HP初の光沢液晶の搭載が光る。14インチのワイド液晶パネルは視認性が良好だ。タッチパッドの真上にタッチパッドのオン/オフボタンを備える。クリックボタンにはラバーが貼られている。

 14インチワイド液晶搭載機としてはボディーは小柄で、重量も約2.36kgと持ち運んでの利用もそれほど苦にならない。右側面に用意された6in1メディアスロットをはじめとして、拡張性は充実している。6in1メディアスロットはSDメモリーカード、メモリースティック/Pro、xDピクチャーカード、MMC、スマートメディアの6種類のメディアに対応しており、現在販売されているほとんどのデジカメ(一眼レフタイプを除く)の画像をアダプターやケーブル接続なしでスマートに取り込めるのがうれしい。3基のUSB 2.0や4ピンのIEEE1394といったポートを、左右にバランスよく配置しているのも評価したい。

 冷却ファンがあまり回らず、耳障りな騒音が少ない点も特筆できる。底面で吸気する仕様なので設置場所には気を配る必要があるが、システムに高い負荷をかけ続けてもハードディスクが位置するパームレストの左側が若干の熱を持つ程度で、使い勝手は良好だ。


固定式のコンボドライブと、6種類のメモリーカードに対応したメモリーカードスロットを右側面に備える。コンパクトフラッシュに非対応なのは残念だが、ダイレクトに扱えるので便利だ。

前面にJBL製のステレオスピーカーを内蔵する。光学ドライブは固定式だ。コネクターは左右にバランスよく並ぶ。
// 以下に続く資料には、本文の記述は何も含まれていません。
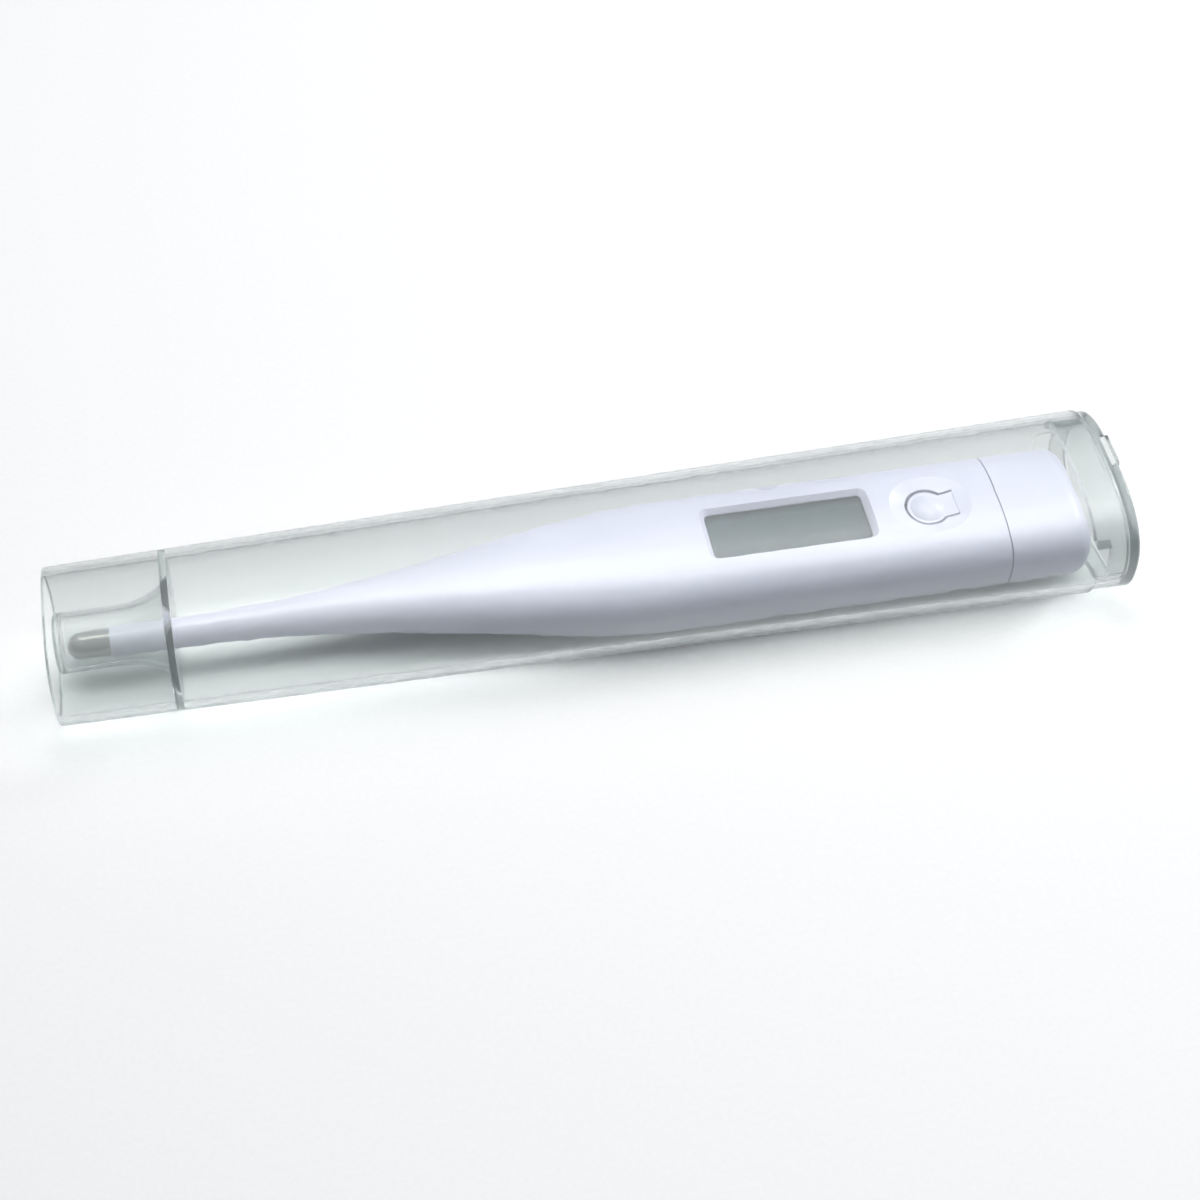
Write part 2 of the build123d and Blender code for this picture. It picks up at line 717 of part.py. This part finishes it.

左側面にある独自端子は、現時点で接続可能なオプションが用意されていない。

バランスの取れたお買い得なノートブックPC

 評価機のスペックは人気の高い標準構成の状態だったが、HP Directplusオンラインストアで扱う製品は、基本的に顧客の要望にあわせて製品を生産する注文仕様生産:CTO(Configure To Order)に対応しており、予算に応じてスペックの変更が可能だ。本機はDothanコアのPentium M 745(1.8GHz)プロセッサーを筆頭に、OSの変更、DVDマルチドライブ、非光沢液晶や大容量バッテリーの選択、Bluetoothの追加など細かなカスタマイズが行なえる。欲をいえば、光学ドライブをウエイトセイバーに交換して軽量化を図れると便利だったが、これは次期モデルに期待したい。


2基のメモリースロットは底面から簡単にアクセスできる。容量が2倍の大容量バッテリーを装着すると重量が約330g増え、ボディーサイズも大きくなるが、駆動時間は約7時間に延びる。

 総じてバランスの取れた製品であり、個人向けに適したモデルに仕上がっている。最小構成価格で119,700円から購入可能と、ワイド液晶ノートブックPCとしては破格ともいえる低価格も魅力だろう。この冬、注目のノートブックPCとして台風の目といえる存在になりそうだ。